The ability to develop or modify the TV UI itself was out of scope, as that is the domain of Microsoft Mediaroom. Left unsaid was the notion that separating the U-verse Enabled SDK from Mediaroom provides AT&T with the flexibility to use it for other TV middleware platforms. (Apple was also absent from this event; AT&T directs Mediaroom and iOS developers to their respective vendors’ own programs).
Having been around IPTV since its infancy, I still have to pinch myself when I see all the advances. In October of 2011, AT&T introduced four new social TV apps for its U-verse IPTV service:
- Miso, which enables U-verse TV users to follow what one another are watching, and leveraging U-verse TV metadata so the user doesn’t have to type in the name of a show with the remote control
- Buddy TV, a U-verse remote control replicated on a second-screen device
- Splat Interactive’s TV Foundry, an app that uses program metadata of the show you’re watching to retrieve related content from the Web, such as trailers, previews and reviews; and share them with friends via Twitter and Facebook
- Wayin, which presents polls, games, and trivia that is associated with a program that you’re watching, so you can opt-in and play
These apps were built by independent developers in collaboration with the AT&T Foundry, a network of development centers in the US and Israel that’s currently hosting more than 100 active projects with third-party developers. After today’s event, more developers are likely to join in. It will be interesting to see what these projects produce as they come to market, especially as it further enriches the IPTV and multiscreen experience.
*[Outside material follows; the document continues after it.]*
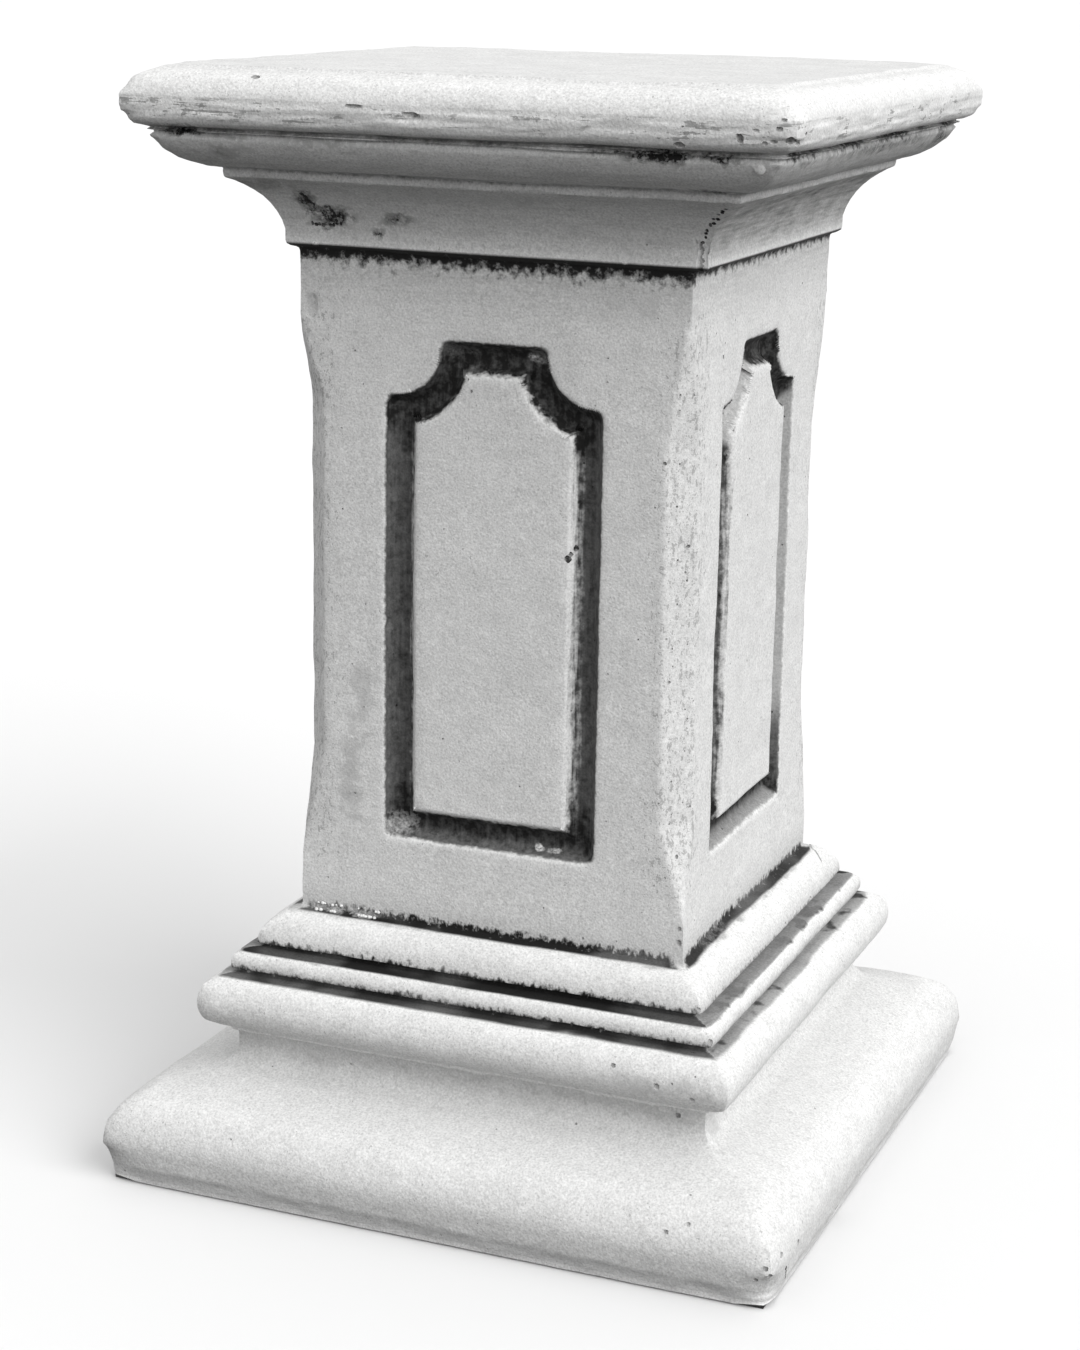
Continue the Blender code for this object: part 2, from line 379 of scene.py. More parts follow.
groove = groove_cutter()
PANEL_SHIFTS = [0.0, -0.005, 0.0, 0.0]
for quarter in range(4):
    bpy.ops.object.select_all(action="DESELECT")
    cutter = groove.copy()
    cutter.data = groove.data.copy()
    bpy.context.scene.collection.objects.link(cutter)
    only(cutter)
    cutter.location = (PANEL_SHIFTS[quarter], 0, 0)
    bpy.ops.object.transform_apply(location=True, rotation=True, scale=True)
    cutter.rotation_euler = (0, 0, quarter * math.pi / 2)
    bpy.ops.object.transform_apply(location=True, rotation=True, scale=True)
    cut_away(stone, cutter)
bpy.data.objects.remove(groove, do_unlink=True)
print("with panels:", len(stone.data.polygons), "faces")

# %% [markdown]
# ## Soft edges on the shaft
#
# The mouldings are soft already, because their profile was rounded before it was extruded. The
# edges of the chamfers and the panels are cut edges, so they get a bevel of their own width,
# through the bevel weight of the edge.

# %% Bevel by weight
WIDEST_BEVEL = 0.0030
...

Microsoft today made the long-expected announcement that it is ‘transforming TV’ by bringing the TV experience to the Xbox 360 (or, said another way, adding a ‘TV portal’ to the Xbox). My first reaction was that it was the ‘inverse’ of DISH Network’s Blockbuster Movie Pass announcement of September 23. But then, the term ‘inverse’ doesn’t really apply if there are three terms to the online video equation.
Here’s what I mean:
- Microsoft’s Xbox 360 TV initiative is ‘device-centric,’ independent of service or content provider,
- DISH’s Blockbuster Movie Pass is ‘service-centric,’ independent of content provider or device,
- Then, there’s ‘content centric,’ as in HBO GO or Max GO or WatchESPN; where the content can be just as easily delivered to an app – independent of service provider or device – as it can be to a TV set.
On the surface, ‘Xbox 360 TV’ doesn’t sound like such a big deal, but it is. On one hand, Xbox users can already get on-demand online video content through the Zune on Xbox Live marketplace, which, according to IHS Screen Digest has 16.4% market share for online movies – not to mention Hulu and Netflix.
But on the other hand, it’s live TV. This is of strategic importance for Microsoft: its ability to provide live multichannel TV instantly differentiates the Xbox 360 from other online video devices like Apple TV, Google TV, Boxee, Roku and seemingly dozens of other little boxes that have come and gone over the past couple of years.
Which brings us to DISH. Interestingly, DISH seems to have looked at their Blockbuster announcement more as a way to counter the threat of online video from Netflix, Comcast and DirecTV, when in reality, the chart that DISH published at announcement underscores – did they mean not to mention this? – what’s missing from Netflix
and Qwikster: multichannel TV itself as the differentiator.
[ Note: 5 days after this blog posting, Netflix decided to cancel Qwikster, which would have separated Netflix’ DVD rental business from its streaming business – but the point I make still remains. Just combine the two rightmost columns of this table. ]
Add in DISH’s Sling technology, Move Networks’ online video codec, the fact that DISH bought three satellite companies this year, and now owns a Telco? Hmmm…something is brewing at DISH, and I bet it will have more impact than ‘Xbox TV’
It just goes to show how much navel-gazing there is about online TV. Consider how much our industry has ruminated over OTT and cable TV cord-cutting, when in fact, the percentages (and the revenues) are still very low. The other standout stat on the chart is the fact that it underscores how many titles are not available online, compared with what’s on DVD.
The Xbox 360 gives content providers another channel to market, putting their content in front of people via a device that’s new to many of the content providers. [ Notice, by the way, that several TV programmers are going to the Xbox directly, including HBO, ESPN and SyFy. We'll see how much leverage this gives them when it comes time for pay TV providers to renew carriage agreements with them. ]
As a set-top box substitute, the Xbox 360 stands to reduce CapEx for service providers (although AT&T, BT, Telus and other service providers have deployed using the Xbox as a set-top, and none of them are are saying how widely adopted it has been). We’ll see about that too.